La société Playmobil, intimée, a sollicité le renvoi de l'audience des plaidoiries pour permettre une éventuelle évocation, après dépôt du rapport d'expertise.
Elle a conclu subsidiairement à la confirmation et a réclamé 50 000 F au titre de l'article 700 du nouveau Code de procédure civile.
Par conclusions du 29 février 1988, elle avait demandé la capitalisation des intérêts alloués par le jugement à compter à compter du 25 février 1986 sur la somme de 177 900 F.
La cour se réfère pour un plus ample exposé des faits et des prétentions des parties au jugement déféré et aux conclusions prises en appel.
Sur ce, LA COUR :
Considérant qu'entre parties commerçantes, la preuve des conventions peut se faire par tous moyens ;
Considérant que la convention du 14 octobre 1984 se réfère aux usages de la profession à propos de l'utilisation éventuelle hors de France desdites créations publicitaires et stipule que cette utilisation sera soumise à l'accord préalable de l'agence ;
Considérant qu'à défaut de clause particulière, dans la convention, réservant à DDA la propriété des droits patrimoniaux attachés à la création des œuvres publicitaires objet du contrat, la société Playmobil invoque, à juste titre, les usages professionnels tels qu'ils résultent du contrat type du 19 septembre 1961, établi en application de l'arrêté du 15 décembre 1959, entre annonceurs et agents de publicité pour régler leurs rapports ;
Considérant que ce contrat-type stipule que " l'exploitation par l'agence, pour le compte de l'annonceur, de tous ses travaux de création publicitaire ou leur règlement implique la cession automatique à l'annonceur de tous les droits de reproduction résultant notamment de la propriété littéraire ou artistique, tels qu'ils sont définis par la législation en vigueur " ;
Qu'en outre, le contrat-type prévoit " qu'au cas où pour une création publicitaire, les droits ci-dessus désignés ne seraient pas la propriété de l'agent, il appartient à celui-ci de signaler à son client les limites de ses droits pour cette création et de faire connaître à ce dernier les conditions auxquelles ces droits pourraient lui être cédés " ;qu'avant la fin des relations contractuelles, DDA n'a jamais fait état auprès de Playmobil, de limites à la propriété de ses créations ;
Considérant que les premiers juges ont donc admis, à bon droit, que la société Playmobil est devenue propriétaire des créations de DDA,c'est-à-dire des films dont elle a payé la réalisation en même temps qu'elle assurait à DDA des honoraires mensuels de 20 000 F, qui ne pouvaient être destinés précisément qu'à rémunérer son travail de création artistique ;
Considérant que le jugement entrepris doit être confirmé, sauf à reporter au 25 février 1987 le point de départ des intérêts dus sur la somme de 177 900 F ;
Considérant que les conditions d'application de l'article 1154 du Code civil sont remplies en ce qui concerne lesdits intérêts et qu'il convient de faire droit aux conclusions du 29 février 1988 de la société Playmobil visant l'anatocisme ;
Considérant que l'équité commande de condamner DDA à payer à Playmobil 12 000 F au titre de l'article 700 du nouveau Code de procédure civile pour la procédure d'appel, en sus de la somme de 12 000 F déjà allouée par le jugement.

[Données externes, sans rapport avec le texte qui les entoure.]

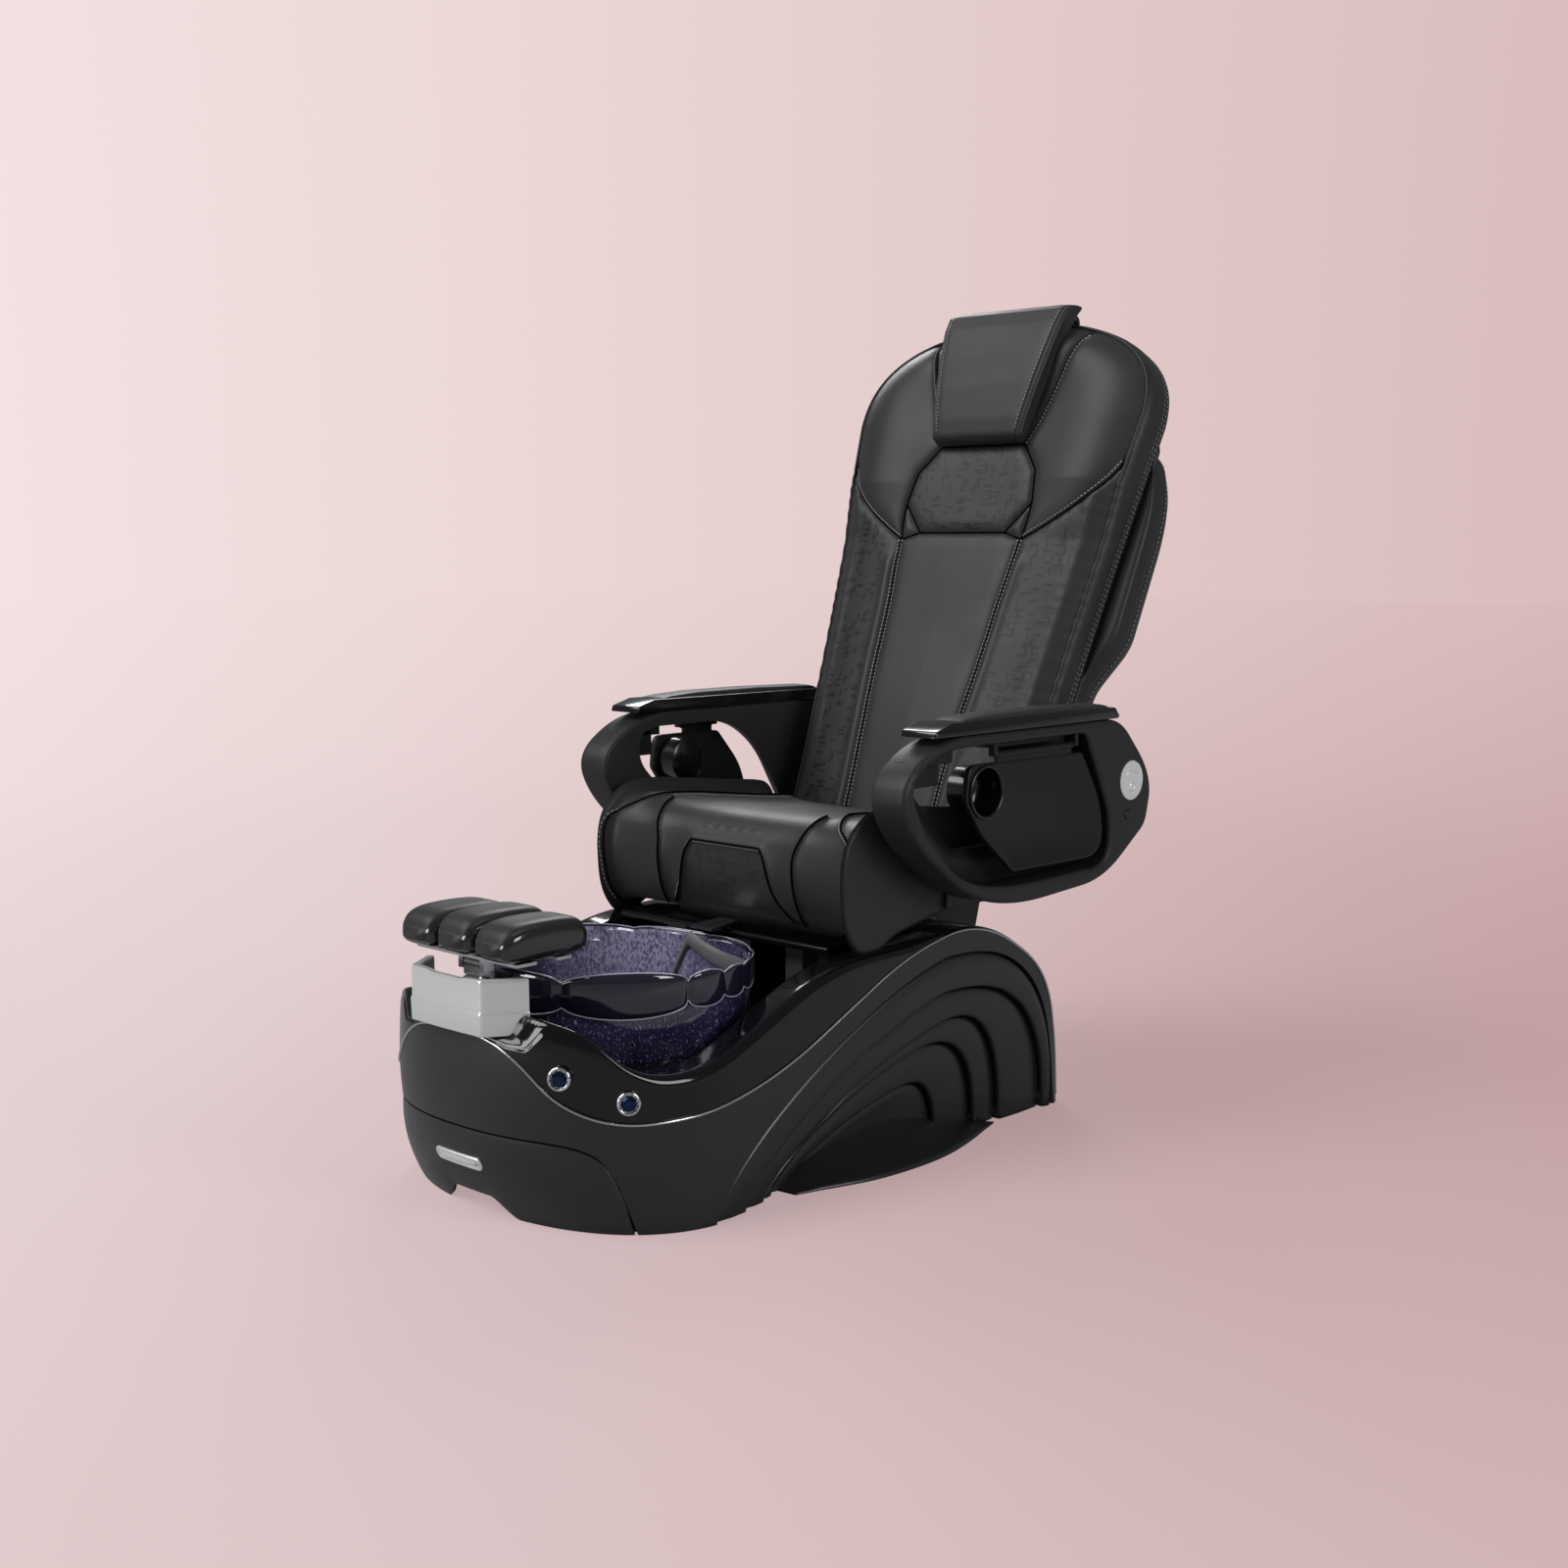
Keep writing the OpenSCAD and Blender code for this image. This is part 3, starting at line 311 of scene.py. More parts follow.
def colour_mix(mat, factor, low, high):
    """Mixes two colours. Factor is a (node, output) pair, and low and high are colours or such pairs."""
    mixed = node(mat, "ShaderNodeMix", {"Factor": factor}, data_type="RGBA")
    for socket, colour in ((MIX_A, low), (MIX_B, high)):
        if hasattr(colour[0], "outputs"):
            link(mat, *colour, mixed, socket)
        else:
            mixed.inputs[socket].default_value = tuple(colour) + (1,)
    return mixed


def coordinates(mat, scale=(1, 1, 1)):
    """Object coordinates in metres, stretched by scale."""
    place = node(mat, "ShaderNodeTexCoord")
    return node(mat, "ShaderNodeMapping", {"Vector": (place, "Object"), "Scale": scale})


def noise(mat, where, scale, detail, roughness=0.5):
    """Noise texture on the coordinates where."""
    return node(mat, "ShaderNodeTexNoise", {"Vector": (where, "Vector"), "Scale": scale, "Detail": detail,
                                            "Roughness": roughness})


def ramp(mat, value, low, high, start=0.0, end=1.0, **settings):
    """Takes a (node, output) value that runs from low to high to one that runs from start to end."""
    return node(mat, "ShaderNodeMapRange",
                {"Value": value, "From Min": low, "From Max": high, "To Min": start, "To Max": end},
                **settings)


def product(mat, a, b):
    """Multiplies two (node, output) values or numbers."""
    return node(mat, "ShaderNodeMath", {0: a, 1: b}, operation="MULTIPLY")


def base_material(name, colour, spread=0.15, roughness=0.4, rough_spread=0.06, wear=6.0, **scalars):
    """A surface whose colour and roughness drift a little over it, as on any moulded or painted piece."""
    mat = bpy.data.materials.new(name)
    mat.use_nodes = True
    shader = mat.node_tree.nodes["Principled BSDF"]
    for key, value in scalars.items():
        shader.inputs[SOCKETS[key]].default_value = value
    drift = noise(mat, coordinates(mat), wear, 6.0, 0.6)
    tint = colour_mix(mat, (drift, "Fac"), [c * (1 - spread) for c in colour],
                      [min(1.0, c * (1 + spread)) for c in colour])
    link(mat, tint, MIX_OUT, shader, "Base Color")
    matt = ramp(mat, (drift, "Fac"), 0.3, 0.7, roughness - rough_spread, roughness + rough_spread)
    link(mat, matt, "Result", shader, "Roughness")
    return mat


SOCKETS = {"coat": "Coat Weight", "coat_roughness": "Coat Roughness", "sheen": "Sheen Weight",
           "specular": "Specular IOR Level", "metallic": "Metallic"}


def shader_of(mat):
    """A material's main shader."""
    return mat.node_tree.nodes["Principled BSDF"]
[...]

Par ces motifs, LA COUR, Confirme le jugement entrepris à l'exception du point de départ des intérêts dus sur la somme de 177 900 F, qui est fixé au 25 février 1987 ; Y ajoutant : Dit que ces intérêts seront capitalisés à compter de la demande du 29 février 1988 ; Condamne la société Delrieu Duprat et Associés à payer à la société Brandstatter et Compagnie - Playmobil France 12 000 F au titre de l'article 700 du nouveau Code de procédure civile : Déboute la société Delrieu Duprat et Associés de sa demande sur le même fondement ; Condamne la société Delrieu Duprat et Associés aux dépens d'appel ; Admet la société civile professionnelle Roblin et Chaix de Lavarenne-Roblin, avoué, au bénéfice de l'article 699 du nouveau Code de procédure civile.